Not that being centre right is all bad. Segolene Royal is moving French socialists to the centre, no? Liberty — in a Chanel suit — leads new France with success, even BEFORE being elected. Britain needs an MEP like her.
astrongmaybe 01.13.07 at 5:19 am
The old joke about Rhodesia can come home now: “Surrey with the lunatic fringe on top.”
TheIrie 01.13.07 at 6:31 am
Henry – Off topic but, in a discussion you had on Bloggingheads you pondered whether there are any heresies in politics. Can I suggest that challenging the idea that voting in elections = democracy = freedom is one such idea? After what our ancestors went through to get the vote, its value now is completely unquestioned. I would argue though that it simply allows ‘them’ to better manage ‘us’, with a veneer of legitimacy (and this is as much the case in the occupation of Iraq, as in US/UK domestic affairs). Heresy?
chris y 01.13.07 at 10:34 am
And on top of all that they have to live in the south east of England…
I would suggest a corollary to theirie’s heresy, that pluralism is more important to freedom than democracy, and that democracy is neither sufficient nor necessary to pluralism.
madison 01.14.07 at 3:03 pm
I have no interest or familiarity in the subject, but “rumours that he has joined the BNP are suffiicently believable that he has to deny them” [sic] strikes me as a little strange. Is the denial of a rumour really an indication of how true it is? I can think of quite a few other aspects of the rumour which the denial might be addressing. Pervasiveness or seriousness are probably the most obvious. But then again, as I said before, I’m clueless when it comes to this specific case; so, like, whatever.
m.
Pete 01.15.07 at 9:46 am
People are voting for him because it’s the only way to express their desire for less European integration/expansion, and less European regulation.
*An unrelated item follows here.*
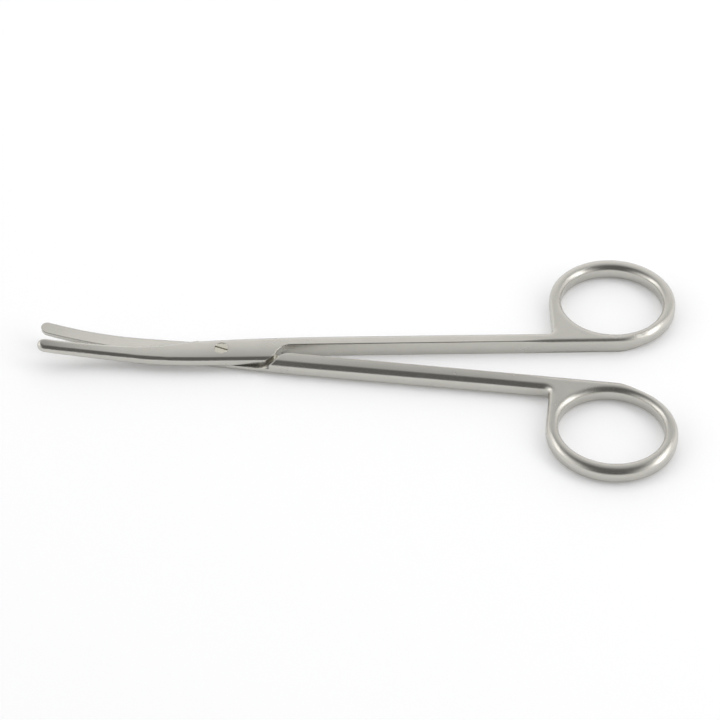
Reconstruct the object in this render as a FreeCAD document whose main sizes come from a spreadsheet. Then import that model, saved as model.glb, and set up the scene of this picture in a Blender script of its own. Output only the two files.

harry b 01.15.07 at 10:48 am
madison — I think the issue is this. It is occasionally rumoured that the BNP is in negotiations with various UKIP or ex-UKIPers, trying to get them to join. The first name anyone thinks of when those rumours get going it Mote’s. There’s a reason for that.
pete — in a roughly proporitional representation people who want less European integration/expansion/regulation who have decent views about the world could form their own party and run their own candidates. The only parties that in the UK that run agaist Europe are riddled with people who are, on other issues, revolting. People either don’t feel strongly enough about Europe or don’t feel strongly enough about fascists.
KH 01.17.07 at 1:34 am
Evidently Mr Mote has signed on with Identity, Taditional, Sovereignty at a bad moment. Stephen Castle in Wednesday’s Independent:
“Far-Right Group in Disarray as MEPs Seek to End Its Funding”:
… The only British parliamentarian in the far-right grouping, Ashley Mote, a former UKIP MEP, turned on his 23-year-old Bulgarian colleague, Dimitar Stoyanov, over comments made in yesterday’s Independent. Mr Stoyanov, of Bulgaria’s Ataka Party & the parliament’s youngest MEP, had denied being anti-Semitic but said he opposes the “Jewish establishment”, which uses normal Jewish people “like pawns”.
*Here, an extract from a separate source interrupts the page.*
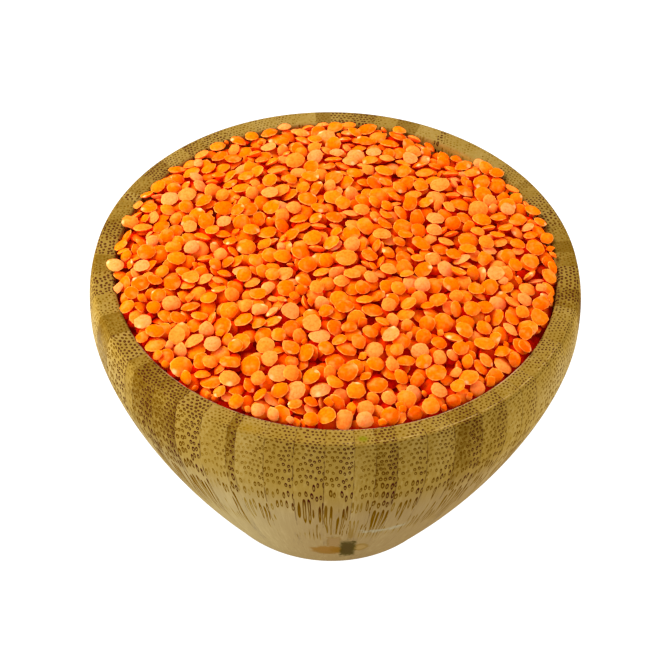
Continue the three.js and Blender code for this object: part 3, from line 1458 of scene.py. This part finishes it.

Justifying criticism of Roma communities, he argued: “If you put the children in a bad parental environment you cannot expect them to integrate. If you turn a daughter into a prostitute when they are 12 years old you cannot expect them to develop a moral awareness. They are sending their daughter out begging or selling them to older men. Sometimes you forget about human rights because of ethnic rights.”
Last night, Mr Mote said: “I think the comments… reflect the inexperience & lack of political nous of the young man concerned. I have twice given him the opportunity to make a statement & he has rejected the opportunity to do so.”